How to grow Bixa

Ecological requirements

According to Kenya Agricultural and Livestock Research Organisation (Kalro), Mtwapa station, Bixa plant does well in warm humid areas with temperatures of between 32 and 38 degrees Centigrade. This wild-looking plant does not require high fertile soils and is resistant to most pests and diseases. However, the soils should be well drained. It does well in areas with an altitude of 2,000m and annual rainfall of 1,250 mm-2000 mm. Farmyard manure of about 10 tonnes per acre is sufficient.


Propagate from either seed or using stem cuttings. Sow seeds in the nursery at a spacing of 25cm x 10cm and a minimum depth of 2.5 cm because of their long taproots. Germination occurs within eight to 10 days. Transplant seedlings after four months, when they are 15-25 cm tall preferably at the onset of the rains.


Dig one-foot pits, at a distance of three metres between plants and three metres between rows. On average, 250 seedlings are planted per acre.


Weed as often as possible, ensuring that your young trees’ roots are not disturbed.
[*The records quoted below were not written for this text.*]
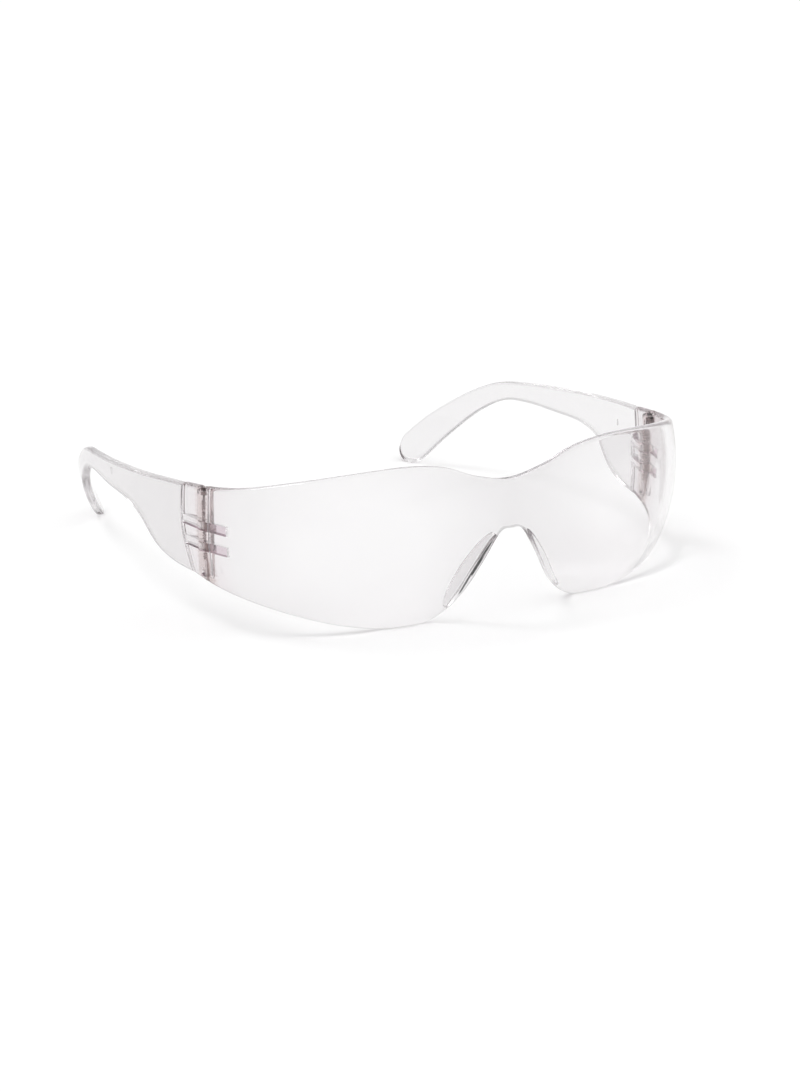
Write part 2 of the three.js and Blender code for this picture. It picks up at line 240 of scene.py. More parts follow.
def lens_point(s, z, depth):
    """A point of the lens wall: arc length, height, and depth from its outer face."""
    x, y, angle = plan_at(abs(s))
    kept = 1 - (1 - END_SAG) * ease((abs(s) - (LENS_ARC - SAG_FADE)) / SAG_FADE)
    inwards = sag_at(z) * kept + depth
    x -= math.sin(angle) * inwards
    return placed(-x if s < 0 else x, y + math.cos(angle) * inwards, z)


def slant_at(z):
    """How far forward the seam between lens and temple leans at a height."""
    return REAR_SLANT * min(1.0, max(0.0, (SLANT_TOP - z) / (SLANT_TOP - SLANT_FOOT)))


# ---------------------------------------------------------------- outlines
def spline(points):
    """A uniform Catmull-Rom curve through the points, as a function of a share from 0 to 1."""

    def at(share):
        place = share * (len(points) - 1)
        i = min(int(place), len(points) - 2)
        w = place - i
        p = [points[min(max(k, 0), len(points) - 1)] for k in (i - 1, i, i + 1, i + 2)]
        out = []
        for a, b, c, d in zip(*p):
            v0, v1 = (c - a) / 2, (d - b) / 2
            out.append((2 * b - 2 * c + v0 + v1) * w**3 + (-3 * b + 3 * c - 2 * v0 - v1) * w**2 + v0 * w + b)
        return out

    return at


def outline(points):
    """Height of a mirrored outline as a function of the arc length."""
    first = points[1]
    curve = spline([(-first[0], first[1]), *points])

    def height(s):
        low, high = 0.0, 1.0
        for _ in range(BISECTIONS):
            half = (low + high) / 2
            if curve(half)[0] < abs(s):
                low = half
            else:
                high = half
        return curve(low)[1]

    return height


top_at = outline(LENS_TOP)
foot_curve = outline(LENS_FOOT)


def foot_at(s):
    return max(0.0, foot_curve(s))


# ---------------------------------------------------------------- mesh helpers
def mesh_object(name, verts, faces):
    """A closed mesh from points in millimetres, with its faces turned outwards."""
    mesh = bpy.data.meshes.new(name)
    mesh.from_pydata([tuple(v * MM) for v in verts], [], faces)
    made = bmesh.new()
    made.from_mesh(mesh)
    bmesh.ops.remove_doubles(made, verts=made.verts, dist=WELD)
    bmesh.ops.recalc_face_normals(made, faces=made.faces)
    if made.calc_volume(signed=True) < 0:
        bmesh.ops.reverse_faces(made, faces=made.faces)
    made.to_mesh(mesh)
    made.free()
    piece = bpy.data.objects.new(name, mesh)
    bpy.context.scene.collection.objects.link(piece)
    return piece


def thinning(distance, radius):
    """How far a face lies under its own level at a distance from the rounded edge."""
    short = radius - min(radius, max(0.0, distance))
    return radius - math.sqrt(max(0.0, radius**2 - short**2))


def plate_mesh(name, rows, cols, place):
    """A closed plate: place(i, j, face) gives the points of its outer (0) and inner (1) face."""
    verts = [place(i, j, face) for face in (0, 1) for i in range(rows) for j in range(cols)]

    def at(face, i, j):
        return (face * rows + i) * cols + j

    faces = []
    for face in (0, 1):
        for i in range(rows - 1):
            for j in range(cols - 1):
                corners = [(i, j), (i + 1, j), (i + 1, j + 1), (i, j + 1)]
                quad = [at(face, a, b) for a, b in corners]
                faces.append(quad if face else quad[::-1])
    rim = [(i, 0) for i in range(rows - 1)] + [(rows - 1, j) for j in range(cols - 1)]
    rim += [(i, cols - 1) for i in range(rows - 1, 0, -1)] + [(0, j) for j in range(cols - 1, 0, -1)]
    for (a, b), (c, d) in zip(rim, rim[1:] + rim[:1]):
        faces.append([at(0, a, b), at(0, c, d), at(1, c, d), at(1, a, b)])
    return mesh_object(name, verts, faces)


def side_faces(rings):
    """The faces between rings that have the same number of points, which are numbered ring by ring."""
    n = len(rings[0])
    faces = []
    for start in range(0, (len(rings) - 1) * n, n):
        for k in range(n):
            a, b = start + k, start + (k + 1) % n
            faces.append([a, b, b + n, a + n])
    return faces


def ring_solid(name, rings):
    """A solid through rings of points, closed by a flat face over the first and the last one."""
    n = len(rings[0])
    verts = [p for ring in rings for p in ring]
    ends = [list(range(n))[::-1], list(range(len(verts) - n, len(verts)))]
    return mesh_object(name, verts, side_faces(rings) + ends)


def prism(name, corners, low, high):
    """A straight solid over a closed outline of (x, y) points."""
    return ring_solid(name, [[Vector((x, y, z)) for x, y in corners] for z in (low, high)])


def turns(sides):
    """Evenly spaced angles round a circle."""
    return [2 * math.pi * k / sides for k in range(sides)]


def ring_at(centre, radii, height):
    """A level ring of evenly spaced points about a centre, given the radius of each."""
    points = []
    for a, radius in zip(turns(len(radii)), radii):
        x, y = centre[0] + radius * math.cos(a), centre[1] + radius * math.sin(a)
        points.append(Vector((x, y, height)))
    return points


def lathe(name, profile, centre):
    """A round solid over a profile of (radius, height) points."""
    return ring_solid(name, [ring_at(centre, [radius] * ROD_SIDES, z) for radius, z in profile])


def rod(name, radius, low, high, centre, rounding=0.0):
    """An upright cylinder, whose two ends may be rounded."""
    if not rounding:
        return lathe(name, [(radius, low), (radius, high)], centre)
    arc = [math.pi / 2 * k / ROD_STEPS for k in range(ROD_STEPS + 1)]
    foot = [(radius - rounding * (1 - math.sin(a)), low + rounding * (1 - math.cos(a))) for a in arc]
    head = [(r, high - (z - low)) for r, z in reversed(foot)]
    return lathe(name, foot + head, centre)


def combine(piece, other, operation):
    """Joins or cuts the piece with another one, which is used up; materials come along."""
    cut = piece.modifiers.new("cut", "BOOLEAN")
    cut.operation = operation
    cut.solver = "EXACT"
    cut.material_mode = "TRANSFER"
    cut.object = other
    bpy.context.view_layer.update()
    graph = bpy.context.evaluated_depsgraph_get()
    made = bpy.data.meshes.new_from_object(piece.evaluated_get(graph))
    piece.modifiers.clear()
    old = piece.data
    piece.data = made
    bpy.data.meshes.remove(old)
    bpy.data.objects.remove(other)


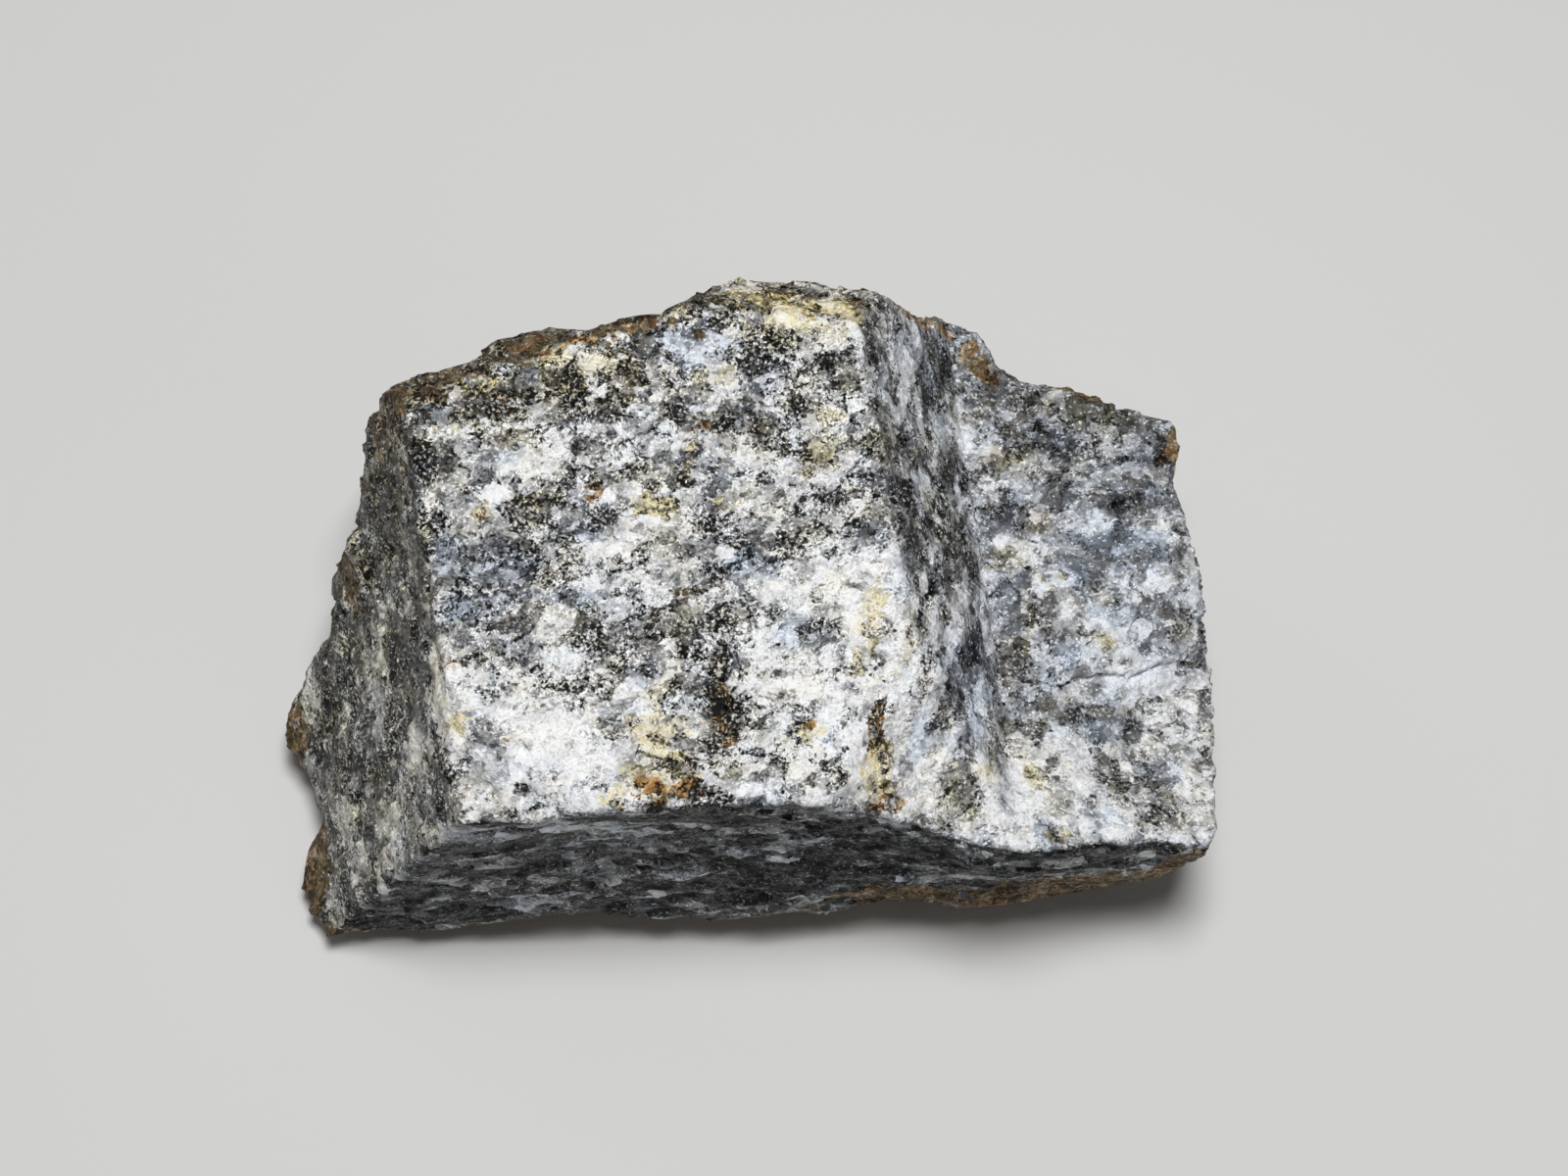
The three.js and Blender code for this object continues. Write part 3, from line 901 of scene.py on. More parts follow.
    def zone(self, bench: NodeBench, ragged: object, mineral: Mineral) -> bpy.types.NodeSocket:
        """Where a mineral's patches lie, with ragged edges."""
        patch = bench.attribute(mineral.value)
        held = bench.math("MINIMUM", bench.scaled(patch, self.patch_gain), 1.0)
        return bench.math("MULTIPLY", held, bench.ramped(bench.total(patch, ragged), self.patch_edge))

    def lenses(self, bench: NodeBench, where: object) -> bpy.types.NodeSocket:
        """The tone of the long grains that steep faces cut end on, drawn out level."""
        bent = self.warped(bench, where, *self.lens_warp)
        tones = []
        for span, shape, most in zip((self.grain, self.crumb), self.lens_shapes, self.lens_swings):
            lens = self.cells(bench, bench.vector("MULTIPLY", bent, shape), span)
            tones.append(bench.swing(lens[0], most))
        return bench.total(*tones)

    def tone(self, bench: NodeBench, where: object, cells: tuple, zones: dict, lenses: object) -> object:
        """How pale the stone is at each place.

        Args:
            bench: the material's bench.
            where: places, warped.
            cells: random numbers of each grain, crumb, speck and glint.
            zones: where each mineral lies, and the edges and pits.
            lenses: the tone of the grains that steep faces show end on.

        Returns:
            The tone, from 0 to 1.
        """
        grain, crumb, speck, glint = cells
        lens, speck_and_painted_glint_share = bench.attribute("lens"), bench.attribute("specks")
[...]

Prune to produce a canopy that is easy to harvest.

Flowering and fruiting:

Plants start flowering in the first or second year of planting. Pluck off flowers in the first two years to encourage good vegetative growth and for better performance of the plantation in subsequent years. The plant continues to yield flowers for 15 to 20 years.

Though the time of flowering differs with the species, plants that bear fruits three years after planting are of good quality. About 30 days from the start of flowering, capsules will appear on the trees and 90 days later they mature and dry.

The dried capsules make a rattling sound. They also form a crack at the stigmatic end of the capsule.


You should begin harvesting three years after planting. The plants can keep producing for eight to 20 years under good management.

The dried capsules should be harvested when they make a rattling sound, failing which, they will burst and result in heavy loss of seeds.

After collection, the capsules are sun- dried and then beaten with sticks to re- move the seeds. After that, the seeds are also sun-dried, cleaned, and packed in gunny bags.


On average, a three-year-old plant will yield about 0.5kg to 1.0kg of seeds in the initial years. The maximum yield is obtained from four to 10 years and it can be as high as 15kg per plant per year.